- _Problem_: Copy only this range: the line with "obj.matrix_world = Matrix.Identity(4)" through the final line of the material, inclusive at both ends.

····················

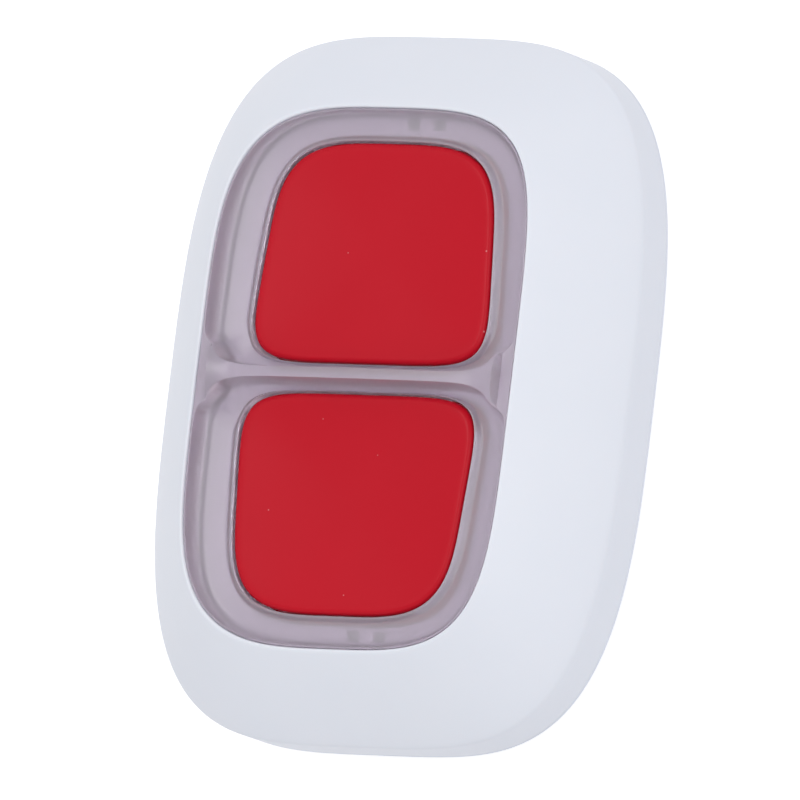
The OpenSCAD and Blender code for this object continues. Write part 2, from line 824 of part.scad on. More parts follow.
// Radio shield: its place across, its shares of the room, its width, height and sheet
shield_x = -4.7;
shield_share = 0.46;
shield_length_share = 0.61;
shield_w = 8;
shield_h = 1.5;
shield_t = 0.2;
// Processor, crystal and the rows of small parts
processor_x = 4.2;
processor_share = 0.47;
processor_size = [4.6, 4.6, 0.9];
crystal_x = 6.6;
crystal_share = 0.3;
crystal_size = [2.5, 2, 0.7];
chip_size = [0.45, 1, 0.35];
chip_pitch = 0.75;
chips_x = 6.9;
chips_share = 0.61;
chips_top_x = -8;
chips_top_share = 0.14;
chip_count = 3;

// A bent steel strip on two legs above the board
module antenna() {
    leg_x = (antenna_l - antenna_t) / 2;
    y = end_y(antenna_share);
    color(steel) union() {
        block([0, y], board_top + antenna_h - antenna_t, [antenna_l, antenna_w, antenna_t]);
        for (sx = [-1, 1]) {
            block([sx * leg_x, y], board_top, [antenna_t, antenna_w, antenna_h]);
        }
    }
}

// A pressed can over the radio, open towards the board
module radio_shield() {
    at = [shield_x, -end_y(shield_share)];
    l = shield_length_share * end_room;
    color(steel) difference() {
        block(at, board_z - shield_h, [shield_w, l, shield_h]);
        block(at, board_z - shield_h + shield_t, [shield_w - 2 * shield_t, l - 2 * shield_t, shield_h]);
    }
}

module processor() {
    color(moulding_black)
        block([processor_x, -end_y(processor_share)], board_z - processor_size[2], processor_size);
}

module crystal() {
    color(steel) block([crystal_x, end_y(crystal_share)], board_z - crystal_size[2], crystal_size);
}

// Two rows of small parts, one at each end of the board
module chip_parts() {
    starts = [[chips_x, -end_y(chips_share)], [chips_top_x, end_y(chips_top_share)]];
    color("#B9A582") for (at = starts) {
        for (i = [0 : chip_count - 1]) {
            block(at + [i * chip_pitch, 0], board_z - chip_size[2], chip_size);
        }
    }
}

// Coin cell, holder and contacts

// Thickness of the cell's steel can
can_t = 0.25;
// Height of the can's wall, as a share of the cell
can_share = 0.86;
// How far the crimped edge leans in
crimp = 0.5;
// Thickness of the plastic ring between can and cap
cell_seal_t = 0.5;
// Sheet thickness, width and reach of the contacts
contact_t = 0.25;
contact_w = 5;
contact_reach = 2;
contact_foot = 1.2;
// Width of the slots in the holder's wall
holder_slot_w = 5.6;
// Width of the holder's floor under the cell's edge
holder_floor_w = 2.4;
// Height of the cell that the holder's wall leaves free
holder_low = 0.8;
can_h = cell_h * can_share;

// The steel cup of the cell, with its edge crimped in
module cell_can() {
    inner_r = cell_r - can_t;
    can_top = cell_z + can_h;
    outline = [[0, cell_z], [cell_r, cell_z], [cell_r, can_top - crimp], [cell_r - crimp, can_top],
        [inner_r - crimp, can_top - can_t / 2], [inner_r, can_top - crimp - can_t / 2],
        [inner_r, cell_z + can_t], [0, cell_z + can_t]];
    color(steel) rotate_extrude() polygon(outline);
}

// The ring that seals the cap in the can
module cell_gasket() {
    seal_r = cell_r - can_t - touch_gap / 5;
    seal_top = cell_z + can_h - crimp - can_t;
    color("#3A3C40") difference() {
        rod(seal_r, cell_z + can_t, seal_top - cell_z - can_t);
        rod(seal_r - cell_seal_t, cell_z - over, cell_h + over);
    }
}

// The round cap that stands out of the can
module cell_cap() {
    cap_r = cell_r - can_t - cell_seal_t - 2 * touch_gap / 5;
    neck_r = cap_r - crimp;
    foot = cell_z + 2 * can_t;
    color(steel) rotate_extrude() polygon([[0, cell_top - can_t], [neck_r - can_t, cell_top - can_t],
        [cap_r - can_t, cell_z + can_h - crimp - 2 * can_t], [cap_r - can_t, foot], [cap_r, foot],
        [cap_r, cell_z + can_h - crimp - can_t], [neck_r, cell_top], [0, cell_top]]);
}

// The packed electrodes inside
module cell_filling() {
    fill_r = cell_r - can_t - cell_seal_t - 2 * can_t - touch_gap;
    color("#6E7074") rod(fill_r, cell_z + can_t, can_h - crimp - 3 * can_t);
}

// The ring-shaped holder with a floor under the cell's edge, two contact slots and a finger gap
module cell_holder() {
    wall_z = cell_z + holder_low;
    floor_z = cell_top + touch_gap;
    color(moulding_black) difference() {
        rod(holder_out, wall_z, board_z - wall_z);
        rod(holder_in, wall_z - over, floor_z - wall_z + over);
        rod(holder_in - holder_floor_w, wall_z - over, board_z - wall_z + 2 * over);
        for (sx = [-1, 1]) {
            block([sx * holder_out, 0], wall_z - over,
                [2 * (holder_wall + over), holder_slot_w, board_z - wall_z + 2 * over]);
        }
        block([0, -holder_out], wall_z - over,
            [holder_slot_w, 2 * (holder_wall + over), floor_z - wall_z + over]);
    }
}

// Two spring hooks that reach round the cell's edge to its back
module positive_contacts() {
    leg_x = holder_in + contact_t / 2;
    hook_z = cell_z - touch_gap - contact_t;
    color(gold) for (sx = [-1, 1]) {
        union() {
            block([sx * leg_x, 0], hook_z, [contact_t, contact_w, board_z - hook_z]);
            block([sx * (leg_x - contact_reach / 2), 0], hook_z, [contact_reach, contact_w, contact_t]);
            block([sx * (leg_x + contact_foot / 2), 0], board_z - contact_t,
                [contact_foot, contact_w, contact_t]);
        }
    }
}

// A leaf that springs from the board down to the cell's cap
module negative_contact() {
    foot = contact_foot;
    reach = contact_reach;
    low = cell_top + touch_gap;
    top = board_z;
    under = board_z - contact_t;
    dip = reach / 2;
    profile = [[-reach - foot, under], [-reach, under], [-dip, low], [dip, low], [reach, under],
        [reach + foot, under], [reach + foot, top], [reach - contact_t / 2, top],
        [dip - contact_t / 2, low + contact_t], [-dip + contact_t / 2, low + contact_t],
        [-reach + contact_t / 2, top], [-reach - foot, top]];
    color(gold) translate([0, contact_w / 2, 0]) rotate([90, 0, 0])
        linear_extrude(height = contact_w) polygon(profile);
}

// Rear housing and its gasket

// Shares of the lower slope's fall at which it has a ring
fall_shares = [0.2, 0.4, 0.6, 0.8];
// Angle of the slope where it meets the rounded edge of the flat back, and the rings up to it
foot_lean = 39;
foot_angles = [for (k = [0 : 3]) foot_lean * k / 3];
foot_top = foot_round * (1 - cos(foot_lean));
// How much less the inner slope runs in than the outer one
inner_run_less = 0.9;
// How far the inner slope's upper end lies below the seam and its lower end above the floor
inner_lead = 0.4;
// Rounding of the inner floor's edge
floor_round = 0.5;
// Depth of the pocket for the strap, the wall round it and its gap from the cell holder
strap_pocket_h = 4.3;
strap_wall = 1;
strap_gap = 0.4;
// How far the pocket's end lies inside the widest line, and the height of the bore
strap_end_inset = 5.4;
strap_bore_z = 2.6;
// Start and end of the pocket along the device
pocket_start = holder_out + strap_gap + strap_wall;
pocket_end = body_l / 2 - strap_end_inset;
// Notch in which a coin opens the case: its length, height and place
notch_l = 6;
notch_h = 0.7;
notch_d = 0.6;
// Ring of ribs on the floor that keeps the cell in its holder
cradle_r = 5;
cradle_t = 0.8;

// The rear shell's outer rings from the flat back to the seam, drawn in by an inset and raised by a floor
function rear_rings(inset, floor_t) =
    let (fall = parting_z - seam - foot_top - floor_t)
    concat(
        [for (a = foot_angles) lift(body_oval(inset + foot_inset + foot_round * (sin(foot_lean) - sin(a))),
            floor_t + foot_round * (1 - cos(a)))],
        [for (k = [len(fall_shares) - 1 : -1 : 0]) let (u = fall_shares[k])
            lift(body_oval(inset + foot_inset * (1 - slope_run(u))), parting_z - seam - u * fall)],
        [lift(body_oval(inset), parting_z - seam)]);

// A block on the inside of the shell that the strap's pocket and bore are cut from
module strap_block() {
    width = strap_pocket_w + 2 * strap_wall;
    top = strap_pocket_h + strap_wall;
    intersection() {
        stack_solid(rear_rings(wall / 2, back_t / 2));
        translate([-width / 2, pocket_start - strap_wall, 0]) cube([width, body_l / 2, top]);
    }
}

// The white lower shell: flat back, sloping sides, tongue, cradle, strap bore and opening notch
module rear_housing() {
    run = foot_inset - inner_run_less;
    drop = parting_z - back_t - 2 * inner_lead;
    rings = concat(
        rear_rings(0, 0),
        [lift(body_oval(seam), parting_z), lift(body_oval(tongue_inset), parting_z)],
        [lift(body_oval(tongue_inset), parting_z + tongue_h), lift(body_oval(wall), parting_z + tongue_h)],
        [lift(body_oval(wall), parting_z - inner_lead)],
        [for (u = concat(fall_shares, [1]))
            lift(body_oval(wall + run * (1 - slope_run(u))), parting_z - inner_lead - u * drop)],
        [lift(body_oval(wall + run + floor_round), back_t)]);
    color(shell_white) difference() {
        union() {
            stack_solid(rings);
            strap_block();
            difference() {
                rod(cradle_r, back_t / 2, back_t / 2 + cell_gap - touch_gap);
                rod(cradle_r - cradle_t, back_t / 2 - over, back_t + cell_gap);
            }
        }
        translate([-strap_pocket_w / 2, pocket_start, -over])
            cube([strap_pocket_w, pocket_end - pocket_start, strap_pocket_h + over]);
        translate([0, pocket_end - over, strap_bore_z]) rotate([-90, 0, 0])
            cylinder(r = strap_r, h = body_l / 2 - pocket_end + 2 * over);
        translate([-body_w / 2 - over, -notch_l / 2, parting_z - notch_h])
            cube([notch_d + over, notch_l, notch_h + over]);
    }
}

// The flat silicone ring that the tongue presses
module rear_gasket() {
    z = parting_z + tongue_h + fit_clear / 2;
    color(silicone_grey) difference() {
        plate(body_oval(tongue_inset), z, gasket_h);
        plate(body_oval(wall), z - over, gasket_h + 2 * over);
    }
}

front_housing();
lens_frame();
light_pipes();
button_guide();
sealing_mat();
upper_bellows();
lower_bellows();
chassis();
circuit_board();
upper_switch_base();
lower_switch_base();
upper_switch_terminals();
lower_switch_terminals();
upper_snap_dome();
lower_snap_dome();
upper_switch_cover();
lower_switch_cover();
indicator_leds();
antenna();
radio_shield();
processor();
crystal();
chip_parts();
cell_holder();
cell_can();
cell_gasket();
cell_filling();
cell_cap();
positive_contacts();
negative_contact();
board_screws();
rear_gasket();
rear_housing();
upper_button();
lower_button();
upper_plunger();
lower_plunger();
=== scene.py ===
"""Looks of a wireless double panic button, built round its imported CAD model.

Every size below is in millimetres in the row frame: the device lies on its flat back, X runs across it,
Y towards the end with the strap hole and Z out of the face with the two red caps.
"""
import logging
import math
from abc import ABC, abstractmethod
from dataclasses import dataclass, field
from enum import Enum
from typing import Any, Callable, Sequence

import bmesh
import bpy
import numpy as np
from mathutils import Matrix, Vector
from numpy.typing import NDArray


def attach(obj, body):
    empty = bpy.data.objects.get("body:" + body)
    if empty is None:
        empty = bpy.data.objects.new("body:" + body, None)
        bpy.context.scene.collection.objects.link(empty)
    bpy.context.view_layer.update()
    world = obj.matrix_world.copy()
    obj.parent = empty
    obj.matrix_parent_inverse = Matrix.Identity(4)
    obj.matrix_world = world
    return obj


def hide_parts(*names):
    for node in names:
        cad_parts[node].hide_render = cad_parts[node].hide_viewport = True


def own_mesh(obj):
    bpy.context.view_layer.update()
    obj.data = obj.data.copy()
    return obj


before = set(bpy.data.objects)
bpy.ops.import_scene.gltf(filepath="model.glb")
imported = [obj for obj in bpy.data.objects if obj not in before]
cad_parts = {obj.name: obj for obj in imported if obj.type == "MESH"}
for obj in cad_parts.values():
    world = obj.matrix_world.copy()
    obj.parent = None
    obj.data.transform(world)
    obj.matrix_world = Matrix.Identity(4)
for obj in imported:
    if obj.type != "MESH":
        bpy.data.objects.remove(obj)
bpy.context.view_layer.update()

LOG = logging.getLogger("panic_button")
# One millimetre in metres.
MM = 0.001
# Points nearer to one another than this are merged.
MERGE_MM = 0.0004
# Points on a cylinder's circle.
ROD_POINTS = 64
# How often an interval is halved to find where a ray leaves a shape.
HALVINGS = 40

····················

- _Response to this task_:
    obj.matrix_world = Matrix.Identity(4)
for obj in imported:
    if obj.type != "MESH":
        bpy.data.objects.remove(obj)
bpy.context.view_layer.update()

LOG = logging.getLogger("panic_button")
# One millimetre in metres.
MM = 0.001
# Points nearer to one another than this are merged.
MERGE_MM = 0.0004
# Points on a cylinder's circle.
ROD_POINTS = 64
# How often an interval is halved to find where a ray leaves a shape.
HALVINGS = 40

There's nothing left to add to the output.